Trivariate Probabilistic Assessments of the Compound Flooding Events Using the 3-D Fully Nested Archimedean (FNA) Copula in the Semiparametric Distribution Setting

Abstract

Severe flooding in coastal areas can result from the joint probability of oceanographic, hydrological, and meteorological factors, resulting in compound flooding (CF) events. Recently, copula functions have been used to enable a much more flexible environment in joint modelling. Incorporating a higher dimensional copula framework via symmetric 3-D Archimedean or elliptical copulas has statistical limits, and the preservation of all lower-level dependencies would be impossible. The heterogeneous dependency in CF events can be effectively modelled via a fully nested Archimedean (FNA) copula.

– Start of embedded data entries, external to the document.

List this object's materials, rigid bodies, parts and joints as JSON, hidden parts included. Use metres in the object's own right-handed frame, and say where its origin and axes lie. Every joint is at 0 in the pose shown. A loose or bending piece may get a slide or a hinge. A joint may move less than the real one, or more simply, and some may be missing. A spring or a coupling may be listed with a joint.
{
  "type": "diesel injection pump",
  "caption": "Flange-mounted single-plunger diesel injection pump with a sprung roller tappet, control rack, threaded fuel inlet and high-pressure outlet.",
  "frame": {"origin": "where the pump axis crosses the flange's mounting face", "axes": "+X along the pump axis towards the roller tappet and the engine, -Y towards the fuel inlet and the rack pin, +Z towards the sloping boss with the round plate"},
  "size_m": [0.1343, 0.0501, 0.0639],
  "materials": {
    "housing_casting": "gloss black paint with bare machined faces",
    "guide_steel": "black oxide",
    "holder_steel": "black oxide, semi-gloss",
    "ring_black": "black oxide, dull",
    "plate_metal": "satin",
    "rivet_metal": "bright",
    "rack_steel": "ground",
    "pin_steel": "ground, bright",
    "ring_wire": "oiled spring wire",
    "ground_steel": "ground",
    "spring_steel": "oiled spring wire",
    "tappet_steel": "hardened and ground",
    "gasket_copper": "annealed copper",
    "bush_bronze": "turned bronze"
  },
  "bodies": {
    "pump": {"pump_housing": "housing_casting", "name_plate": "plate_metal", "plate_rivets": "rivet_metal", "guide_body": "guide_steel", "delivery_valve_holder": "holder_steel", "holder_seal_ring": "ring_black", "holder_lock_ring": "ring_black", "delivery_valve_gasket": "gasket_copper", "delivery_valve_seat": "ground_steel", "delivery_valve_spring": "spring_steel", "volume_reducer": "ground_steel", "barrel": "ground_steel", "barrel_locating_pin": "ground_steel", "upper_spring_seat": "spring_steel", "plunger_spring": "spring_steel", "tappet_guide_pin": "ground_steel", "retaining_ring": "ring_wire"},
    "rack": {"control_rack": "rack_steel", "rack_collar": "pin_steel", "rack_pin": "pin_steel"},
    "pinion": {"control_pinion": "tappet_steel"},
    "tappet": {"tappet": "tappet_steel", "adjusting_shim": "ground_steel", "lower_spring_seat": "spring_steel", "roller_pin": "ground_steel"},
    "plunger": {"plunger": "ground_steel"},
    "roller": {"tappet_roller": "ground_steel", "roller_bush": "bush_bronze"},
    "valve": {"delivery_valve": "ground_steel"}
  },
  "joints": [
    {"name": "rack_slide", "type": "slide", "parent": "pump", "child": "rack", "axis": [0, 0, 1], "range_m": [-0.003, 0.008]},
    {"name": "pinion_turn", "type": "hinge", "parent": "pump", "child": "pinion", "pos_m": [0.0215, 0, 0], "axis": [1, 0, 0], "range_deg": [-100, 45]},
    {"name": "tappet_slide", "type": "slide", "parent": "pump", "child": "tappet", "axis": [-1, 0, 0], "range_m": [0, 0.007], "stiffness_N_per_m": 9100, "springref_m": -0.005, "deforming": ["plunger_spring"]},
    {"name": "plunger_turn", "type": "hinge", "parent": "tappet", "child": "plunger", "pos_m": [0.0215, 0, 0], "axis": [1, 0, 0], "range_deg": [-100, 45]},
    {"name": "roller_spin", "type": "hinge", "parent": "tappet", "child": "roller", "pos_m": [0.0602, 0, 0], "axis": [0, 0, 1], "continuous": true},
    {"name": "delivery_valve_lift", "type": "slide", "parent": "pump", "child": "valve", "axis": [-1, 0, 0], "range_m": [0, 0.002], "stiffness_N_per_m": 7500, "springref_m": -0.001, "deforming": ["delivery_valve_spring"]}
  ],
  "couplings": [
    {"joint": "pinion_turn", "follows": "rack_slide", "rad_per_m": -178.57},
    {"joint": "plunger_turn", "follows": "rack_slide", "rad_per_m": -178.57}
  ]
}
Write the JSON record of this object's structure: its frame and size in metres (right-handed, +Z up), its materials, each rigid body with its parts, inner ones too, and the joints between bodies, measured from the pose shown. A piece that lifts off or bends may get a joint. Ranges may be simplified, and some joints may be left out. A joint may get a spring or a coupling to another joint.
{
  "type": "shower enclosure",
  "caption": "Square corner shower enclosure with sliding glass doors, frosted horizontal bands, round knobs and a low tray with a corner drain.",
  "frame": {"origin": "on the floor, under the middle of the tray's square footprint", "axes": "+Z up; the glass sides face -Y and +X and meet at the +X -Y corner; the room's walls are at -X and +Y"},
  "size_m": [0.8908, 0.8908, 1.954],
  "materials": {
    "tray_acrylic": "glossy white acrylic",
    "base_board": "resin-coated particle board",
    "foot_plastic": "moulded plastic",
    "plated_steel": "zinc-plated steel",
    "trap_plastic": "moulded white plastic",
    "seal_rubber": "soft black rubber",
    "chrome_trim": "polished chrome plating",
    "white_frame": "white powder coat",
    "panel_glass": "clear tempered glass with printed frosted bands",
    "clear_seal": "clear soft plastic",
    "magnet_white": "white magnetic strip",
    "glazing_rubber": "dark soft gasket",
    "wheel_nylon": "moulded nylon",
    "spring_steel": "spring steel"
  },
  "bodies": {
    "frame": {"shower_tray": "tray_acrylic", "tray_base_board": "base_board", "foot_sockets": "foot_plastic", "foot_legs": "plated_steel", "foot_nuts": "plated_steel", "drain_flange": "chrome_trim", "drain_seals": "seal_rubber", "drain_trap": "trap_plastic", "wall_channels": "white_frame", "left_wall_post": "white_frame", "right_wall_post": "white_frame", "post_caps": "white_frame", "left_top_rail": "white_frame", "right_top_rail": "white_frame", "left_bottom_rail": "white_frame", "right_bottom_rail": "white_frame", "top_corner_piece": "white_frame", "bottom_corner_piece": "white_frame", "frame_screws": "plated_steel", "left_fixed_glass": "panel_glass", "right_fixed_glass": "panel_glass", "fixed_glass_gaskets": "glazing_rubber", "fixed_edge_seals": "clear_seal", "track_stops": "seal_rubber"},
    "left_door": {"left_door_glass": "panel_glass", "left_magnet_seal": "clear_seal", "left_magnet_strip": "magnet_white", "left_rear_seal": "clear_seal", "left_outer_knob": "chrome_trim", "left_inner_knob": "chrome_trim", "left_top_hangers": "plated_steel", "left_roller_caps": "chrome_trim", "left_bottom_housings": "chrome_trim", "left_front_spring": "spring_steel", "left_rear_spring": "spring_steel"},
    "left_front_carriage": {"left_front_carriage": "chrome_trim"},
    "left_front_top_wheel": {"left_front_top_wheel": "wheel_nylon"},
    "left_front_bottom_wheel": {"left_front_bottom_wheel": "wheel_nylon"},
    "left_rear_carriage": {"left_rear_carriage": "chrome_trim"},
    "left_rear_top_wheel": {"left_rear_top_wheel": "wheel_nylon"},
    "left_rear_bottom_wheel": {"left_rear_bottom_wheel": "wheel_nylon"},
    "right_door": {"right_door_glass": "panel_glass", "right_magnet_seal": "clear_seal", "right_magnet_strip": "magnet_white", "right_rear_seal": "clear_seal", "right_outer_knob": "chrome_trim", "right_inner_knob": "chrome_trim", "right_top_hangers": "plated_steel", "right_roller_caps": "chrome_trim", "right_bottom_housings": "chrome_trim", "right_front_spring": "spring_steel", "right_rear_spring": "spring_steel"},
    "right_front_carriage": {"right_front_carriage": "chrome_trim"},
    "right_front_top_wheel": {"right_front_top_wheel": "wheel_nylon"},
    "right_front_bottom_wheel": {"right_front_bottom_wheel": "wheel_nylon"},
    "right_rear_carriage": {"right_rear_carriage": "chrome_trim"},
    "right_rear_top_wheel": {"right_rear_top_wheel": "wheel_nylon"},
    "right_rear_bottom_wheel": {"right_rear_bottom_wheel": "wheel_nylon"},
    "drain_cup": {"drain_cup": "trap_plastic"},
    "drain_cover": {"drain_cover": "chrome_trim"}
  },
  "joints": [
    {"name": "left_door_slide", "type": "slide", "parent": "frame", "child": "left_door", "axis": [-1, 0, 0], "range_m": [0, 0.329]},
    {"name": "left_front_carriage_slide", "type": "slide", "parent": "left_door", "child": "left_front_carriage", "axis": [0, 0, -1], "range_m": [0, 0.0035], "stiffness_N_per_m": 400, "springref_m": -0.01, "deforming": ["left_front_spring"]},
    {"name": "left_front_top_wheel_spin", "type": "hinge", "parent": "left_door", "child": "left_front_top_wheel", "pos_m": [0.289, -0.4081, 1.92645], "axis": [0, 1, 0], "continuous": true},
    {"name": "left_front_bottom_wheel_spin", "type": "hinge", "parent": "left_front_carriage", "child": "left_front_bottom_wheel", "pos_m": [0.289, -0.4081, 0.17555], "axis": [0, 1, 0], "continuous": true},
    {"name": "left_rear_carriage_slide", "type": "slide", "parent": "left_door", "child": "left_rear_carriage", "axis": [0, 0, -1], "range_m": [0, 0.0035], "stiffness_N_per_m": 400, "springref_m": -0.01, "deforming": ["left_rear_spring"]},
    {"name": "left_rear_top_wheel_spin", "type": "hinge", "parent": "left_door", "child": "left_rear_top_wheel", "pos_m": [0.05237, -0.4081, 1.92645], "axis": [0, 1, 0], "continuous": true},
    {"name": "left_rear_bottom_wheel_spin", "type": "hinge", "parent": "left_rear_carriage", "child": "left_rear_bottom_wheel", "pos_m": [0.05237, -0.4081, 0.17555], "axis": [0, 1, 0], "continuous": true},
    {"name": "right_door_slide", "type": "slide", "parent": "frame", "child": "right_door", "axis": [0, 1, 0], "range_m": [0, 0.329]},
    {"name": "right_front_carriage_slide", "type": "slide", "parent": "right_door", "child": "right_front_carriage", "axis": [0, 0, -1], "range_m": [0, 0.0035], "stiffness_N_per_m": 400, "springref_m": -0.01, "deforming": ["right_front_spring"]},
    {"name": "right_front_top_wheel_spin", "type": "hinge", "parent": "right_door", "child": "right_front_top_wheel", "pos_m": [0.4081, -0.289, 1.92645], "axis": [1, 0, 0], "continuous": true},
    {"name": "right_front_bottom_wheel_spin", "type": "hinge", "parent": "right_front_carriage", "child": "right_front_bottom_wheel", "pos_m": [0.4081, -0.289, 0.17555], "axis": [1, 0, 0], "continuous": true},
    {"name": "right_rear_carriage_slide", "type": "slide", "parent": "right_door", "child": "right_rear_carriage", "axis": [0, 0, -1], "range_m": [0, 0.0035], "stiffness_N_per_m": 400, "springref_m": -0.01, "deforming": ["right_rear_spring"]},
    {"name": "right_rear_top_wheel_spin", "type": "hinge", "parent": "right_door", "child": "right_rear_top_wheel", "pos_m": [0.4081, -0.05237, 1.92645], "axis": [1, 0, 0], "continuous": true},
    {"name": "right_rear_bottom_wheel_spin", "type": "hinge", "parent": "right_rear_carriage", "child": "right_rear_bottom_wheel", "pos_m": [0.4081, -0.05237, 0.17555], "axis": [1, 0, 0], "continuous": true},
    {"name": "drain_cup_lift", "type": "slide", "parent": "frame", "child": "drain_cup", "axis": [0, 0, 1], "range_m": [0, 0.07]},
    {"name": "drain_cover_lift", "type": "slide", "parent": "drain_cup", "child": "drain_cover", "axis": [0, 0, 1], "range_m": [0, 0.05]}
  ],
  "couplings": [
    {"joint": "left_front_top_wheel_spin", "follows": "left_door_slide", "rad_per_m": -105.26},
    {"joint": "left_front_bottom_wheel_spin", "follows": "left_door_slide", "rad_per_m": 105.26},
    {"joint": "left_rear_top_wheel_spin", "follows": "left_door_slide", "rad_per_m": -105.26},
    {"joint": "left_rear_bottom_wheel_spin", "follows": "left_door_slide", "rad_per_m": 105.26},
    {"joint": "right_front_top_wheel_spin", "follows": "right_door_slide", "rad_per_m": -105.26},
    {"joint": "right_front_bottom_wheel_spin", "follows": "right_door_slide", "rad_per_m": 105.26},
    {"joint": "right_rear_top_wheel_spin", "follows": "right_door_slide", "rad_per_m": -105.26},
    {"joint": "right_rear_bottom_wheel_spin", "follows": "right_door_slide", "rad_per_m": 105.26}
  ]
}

Incorporating FNA under parametric settings is insufficiently flexible since it is restricted by the prior distributional assumption of the function type for both marginal density and copulas in parametric fittings. If the marginal density is of a specific parametric distribution, it could be problematic if underlying assumptions are violated. This study introduces a 3-D FNA copula simulation in a semiparametric setting by introducing nonparametric marginal distributions conjoined with parametric copula density. The derived semiparametric FNA copula is applied in the trivariate model in compounding the joint impact of rainfall, storm surge, and river discharge based on 46 years of observations on the west coast of Canada. The performance of the derived model has also been compared with the FNA copula constructed with parametric marginal density. It is concluded that the performance of FNA with nonparametric marginals outperforms the FNA copula built under parametric settings. The derived model is employed in multivariate analysis of flood risks in trivariate primary joint and conditional joint return periods. The trivariate hydrologic risk is analyzed using failure probability (FP) statistics. The investigation reveals that trivariate events produce a higher FP than bivariate (or univariate) events; thus, neglecting trivariate joint analysis results in FP being underestimated. Moreover, it indicates that trivariate hydrologic risk values increase with an increase in the service time of hydraulic facilities.